大豆山(まめやま)は、近鉄奈良駅から少し北に行ったあたりに古くからある地名ですが、これの東に隣接するのが大豆山突抜町(まめやまつきぬけちょう)。
おそらく、いつの時代かに、市街地から大豆山方面に向けて街路を延長し「突き抜け」させて開かれた町なのでしょう。
周囲の住宅の樹木と比べても大きすぎるので、近寄ってみると、長さ30センチくらいある三つに分かれた葉(三葉)がたくさん落ちていました。
北米原産で大きく育つマツの品種・ダイオウマツ(ダイオウショウ:大王松)だと思われます。
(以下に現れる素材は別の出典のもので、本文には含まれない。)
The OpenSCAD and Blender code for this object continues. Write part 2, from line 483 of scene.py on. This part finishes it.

松ぼっくりも巨大なので落ちていないかと探しましたが、そもそもあまり実っていませんでした。
小さな公園に大きなマツの存在感が強すぎて、滑り台はオマケのように見えてきます。
砂場は大量の松葉で埋もれているので、砂遊びをするにも一苦労。
ブランコまでは、松葉の侵略が及んでいないので一安心します。
また、文字がかすれて読みづらくなっていますが、「大豆山小学校在リ」と題する石碑もありました。
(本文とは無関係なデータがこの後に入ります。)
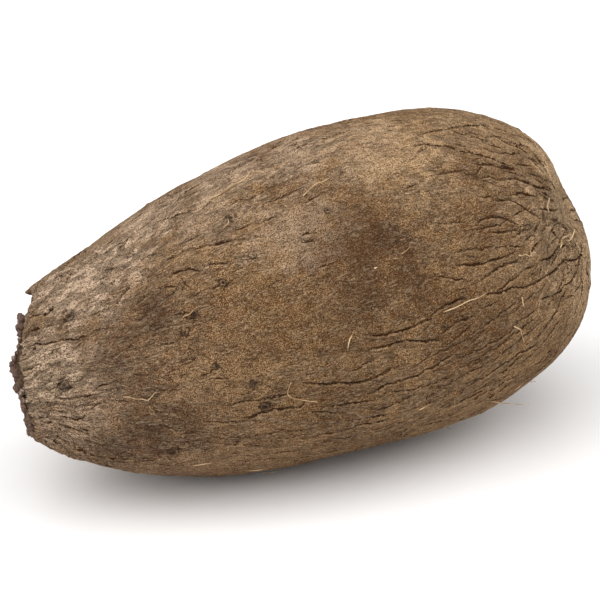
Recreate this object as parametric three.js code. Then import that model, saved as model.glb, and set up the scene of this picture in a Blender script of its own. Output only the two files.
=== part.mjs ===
// A yam: one stout, barrel-shaped tuber, as picked, lying on its underside. One end
// is the scar where it broke from its stem. The other is blunt and faintly two-lobed,
// with a pucker where the ridges of the skin meet.
//
// Millimetres, +Z up. The tuber's length runs along X, from the stem end at -X to the
// blunt end at +X. The origin is at the middle of its bounding box, at the bottom.
// It grew as one piece, so it is one closed solid.

import * as THREE from "three";

// Driving dimensions.
const LENGTH = 224; // from the stem scar to the blunt tip, along the tuber's own axis
const RADIUS = 62; // at the thickest ring
const REST_TILT_DEG = 8.5; // how far the axis rises towards the blunt end
const REST_FLAT_DEPTH = 1.4; // how much of the round underside the resting flat takes

// The outline from the middle of the stem scar to the blunt tip:
// [share of LENGTH along the axis, share of RADIUS out from it].
const OUTLINE = [
  [0.02, 0],
  [0.01, 0.17],
  [0.002, 0.31],
  [0.022, 0.425],
  [0.095, 0.585],
  [0.2, 0.765],
  [0.31, 0.888],
  [0.45, 0.965],
  [0.61, 1],
  [0.75, 0.965],
  [0.855, 0.85],
  [0.93, 0.67],
  [0.978, 0.4],
  [0.997, 0.15],
  [1, 0],
];

// The stem end: its middle sits above the axis, and its face is skew to the axis, so
// that it faces a little up and to the back.
const STEM_LIFT = 9;
const STEM_LEAN = 0.12; // how far the face sets back for each millimetre up
const STEM_TURN = 0.3; // how far the face sets back for each millimetre across
const STEM_REACH = 46; // how far along the tuber the lift and the lean fade out
const RIM_ROUGHNESS = 2.6; // how ragged the scar's rim is
const RIM_REACH = 9; // how far along the tuber the raggedness fades out

// The blunt end: the pucker, and the furrow that runs from it over the tip between an
// upper and a lower lobe. Places are measured from the stem end on the tuber's axis.
const PUCKER = new THREE.Vector3(199, -44, 19);
const PUCKER_DEPTH = 1.6;
const PUCKER_WIDTH = 8;
const FURROW_END = new THREE.Vector3(218, -8, 22);
const FURROW_DEPTH = 3;
const FURROW_WIDTH = 10;
const CORE = new THREE.Vector3(0.7 * LENGTH, 0, 0); // the hollows sink towards here

// Broad, shallow swellings round the tuber, each a wave in the radius:
// [share of the radius, waves round the tuber, waves along it, start in radians].
const SWELLINGS = [
  [0.014, 1, 1.35, 2],
  [0.012, 2, 0.9, 0.8],
  [0.009, 3, -1.7, 2.1],
  [0.006, 5, 2.6, 0.4],
];

// The ragged rim's waves: [share of the roughness, waves round the rim, start].
const RIM_WAVES = [
  [0.5, 4, 0.6],
  [0.35, 7, 2.4],
  [0.3, 13, 1.1],
];

// The mesh: rings from end to end, and points round each ring.
const RINGS = 44;
const POINTS_ROUND = 64;

// Fades from 1 at the stem end to 0 at the given distance along the tuber.
function fadeFromStem(x, reach) {
  return 1 - THREE.MathUtils.smoothstep(x, 0, reach);
}

// The radius at a place on the tuber, as a share of the plain outline's radius.
function swelling(x, angle) {
  const along = (x / LENGTH) * Math.PI * 2;
  return SWELLINGS.reduce(
    (sum, [size, round, length, start]) =>
      sum + size * Math.sin(round * angle + length * along + start),
    1,
  );
}

// How far the scar's rim steps in or out at this angle.
function rimStep(angle) {
  return RIM_WAVES.reduce(
    (sum, [size, round, start]) => sum + size * Math.sin(round * angle + start),
    0,
  );
}

// A rounded hollow: full depth at its middle, fading out over its width.
function hollow(distance, width, depth) {
  return depth * Math.exp(-((distance / width) ** 2));
}

// Sinks the pucker and the furrow into the blunt end.
function sinkHollows(point) {
  const onFurrow = new THREE.Vector3();
  new THREE.Line3(PUCKER, FURROW_END).closestPointToPoint(point, true, onFurrow);
  const depth =
    hollow(point.distanceTo(PUCKER), PUCKER_WIDTH, PUCKER_DEPTH) +
    hollow(point.distanceTo(onFurrow), FURROW_WIDTH, FURROW_DEPTH);
  const inwards = CORE.clone().sub(point).normalize();
  point.addScaledVector(inwards, depth);
}

// The skin as a closed geometry: a sphere with its poles at the two ends, whose rings
// are moved out to the outline and then shaped.
function tuberGeometry() {
  const outline = new THREE.SplineCurve(
    OUTLINE.map(([along, out]) => new THREE.Vector2(along * LENGTH, out * RADIUS)),
  );
  const geometry = new THREE.SphereGeometry(1, POINTS_ROUND, RINGS);
  geometry.rotateZ(Math.PI / 2); // takes the poles to the X axis
  const position = geometry.getAttribute("position");
  const point = new THREE.Vector3();
  for (let i = 0; i < position.count; i++) {
    point.fromBufferAttribute(position, i).normalize();
    const fromStem = Math.acos(THREE.MathUtils.clamp(-point.x, -1, 1)) / Math.PI;
    const angle = Math.atan2(point.z, point.y);
    const ring = outline.getPointAt(fromStem);
    const radius = ring.y * swelling(ring.x, angle);
    const nearStem = fadeFromStem(ring.x, STEM_REACH);
    const nearRim = fadeFromStem(ring.x, RIM_REACH) * (ring.y / RADIUS);
    point.y = radius * Math.cos(angle);
    point.z = radius * Math.sin(angle);
    point.x = ring.x + nearStem * (STEM_LEAN * point.z + STEM_TURN * point.y);
    point.x += RIM_ROUGHNESS * nearRim * rimStep(angle);
    point.z += STEM_LIFT * nearStem;
    sinkHollows(point);
    position.setXYZ(i, point.x, point.y, point.z);
  }
  return geometry;
}

// Lays the tuber down: tilts it, flattens its underside at z = 0 and centres it.
function layDown(geometry) {
  geometry.rotateY(THREE.MathUtils.degToRad(-REST_TILT_DEG));
  geometry.computeBoundingBox();
  geometry.translate(0, 0, -geometry.boundingBox.min.z - REST_FLAT_DEPTH);
  const position = geometry.getAttribute("position");
  for (let i = 0; i < position.count; i++) {
    position.setZ(i, Math.max(position.getZ(i), 0));
  }
  geometry.computeBoundingBox();
  const middle = geometry.boundingBox.getCenter(new THREE.Vector3());
  geometry.translate(-middle.x, -middle.y, 0);
  geometry.computeVertexNormals();
  return geometry;
}

const skin = new THREE.MeshStandardMaterial({
  color: new THREE.Color().setRGB(0.48, 0.39, 0.295, THREE.SRGBColorSpace),
  roughness: 0.85,
  metalness: 0,
});

const yam = new THREE.Mesh(layDown(tuberGeometry()), skin);
yam.name = "yam";

const part = new THREE.Group();
part.add(yam);

export default part;
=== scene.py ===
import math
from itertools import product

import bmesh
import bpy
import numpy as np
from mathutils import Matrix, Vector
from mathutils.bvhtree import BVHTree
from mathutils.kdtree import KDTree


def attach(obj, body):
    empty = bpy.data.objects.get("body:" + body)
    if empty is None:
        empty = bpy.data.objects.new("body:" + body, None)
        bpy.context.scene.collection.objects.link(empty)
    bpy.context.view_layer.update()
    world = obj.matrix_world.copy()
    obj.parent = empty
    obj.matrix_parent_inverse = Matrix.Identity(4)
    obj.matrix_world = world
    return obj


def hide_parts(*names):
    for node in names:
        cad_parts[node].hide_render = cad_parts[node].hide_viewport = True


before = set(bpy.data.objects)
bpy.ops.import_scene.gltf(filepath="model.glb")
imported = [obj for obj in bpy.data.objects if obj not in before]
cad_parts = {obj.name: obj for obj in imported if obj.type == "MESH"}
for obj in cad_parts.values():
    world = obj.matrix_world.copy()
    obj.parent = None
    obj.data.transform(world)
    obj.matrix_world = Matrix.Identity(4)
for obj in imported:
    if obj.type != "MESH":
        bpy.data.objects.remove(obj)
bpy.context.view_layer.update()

# The looks of a yam: one stout tuber, as picked, lying on its underside. The CAD solid gives
# the smooth form. This script grows the skin on it: the wrinkles that run from the stem scar
# to the pucker at the blunt end, the cracks, root scars, root hairs and the torn stem scar.
#
# Sizes are millimetres and angles are degrees, unless a name says otherwise. A place on the
# tuber is written (along, round): along is the distance from the stem end on the tuber's own
# axis, and round is the angle about it, 0 on top, 90 on the near side (-Y), 180 underneath.

MM = 0.001
SEED = 406

# ---- Driving sizes ----

# The form, read from the CAD solid by casting rays outwards from a core line.
SCAR_FACING = 0.8     # faces turned this squarely to the stem are the stem scar
STEM_CORE = 42        # where the core line starts, measured from the stem end
BLUNT_CORE = 160      # where it ends
FORM_ROWS = 360       # rays from pole to pole
FORM_COLUMNS = 384    # rays round
FORM_SMOOTHING = 2.4  # evens out the CAD solid's facets
PUCKER = (206, 67)    # the knotted hollow at the blunt end
FLOW_END = (213, 54)  # the middle of the furrow beside it, where the skin's ridges end
FLOW_BEND_START = 85  # where the flow starts to turn towards it, in degrees from the stem pole

# The mesh: rows follow the skin's flow from the stem scar to the pucker.
ROW_SPACING = 2.2
COLUMNS = 384
MIN_COLUMN_SPACING = 0.42
FEWEST_COLUMNS = 24
REFINE_REACH = 0.8    # faces this near a crack are halved
REFINE_DEPTH = 0.5    # if the crack is at least this deep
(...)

廃校になった学校を記念する石碑というのは各地の公園で見かけますが、それが設置から100年を越えるものとなると、なかなかお目にかかれません。さすがは1300年の歴史を持つ奈良と言うべきでしょうか。
■碑文より(●は読み取れなかった部分)
大豆山小学校在リ
予等奈良市第五区民師弟幾千人教養薫陶ヲ受ケタルノ場タリ
其後他ニ轉移●●廃校トナル
吾人桑梓ノ念ニ堪ヘズ遂ニ其遺趾ノ湮滅セシコトヲ憂ヒ
乃●地ヲトシ我奈良満月会事務所を建て学校前庭の紅梅樹を栽ヱ永ク忘レザルコトヲ示ス明治45年夏 奈良満月会
碑文を素直に読むと、大豆山小学校が廃校になった跡に、卒業生の故郷とも言える場所が失われることを憂いた人たちが「奈良満月会」という団体の事務所を建てたのが1912年(明治45年)のこと。その後に事務所も無くなって現在の公園になったのかと思います。
もっとも、公園あるあるでは「ほかに行き場のなくなった石碑は公園に集められがち」なので、本当のところはよくわかりません。
ただ、公園の一番奥には、小さいながらも庭園風になった区画があるので、碑文にあった「学校前庭の紅梅樹を栽ヱ」の流れを汲んでいるのかも知れません。
ごく小さいながらも、公園名、アイテムとも記憶に残る大豆山突抜町街区公園でした。
(2018年3月訪問)
ありがとうございます。
返信削除この公園は何かが違うと通る度に気になっていました。
こんにちは、ブログ作者です。
削除この公園については、「奈良満月会」が何をする団体だったのか、どうしてこんな小さな公園にダイオウショウを植えたのか、という謎が残っているのですが、匿名様の引っかかりが少しでも解決するお役に立てたなら幸いです。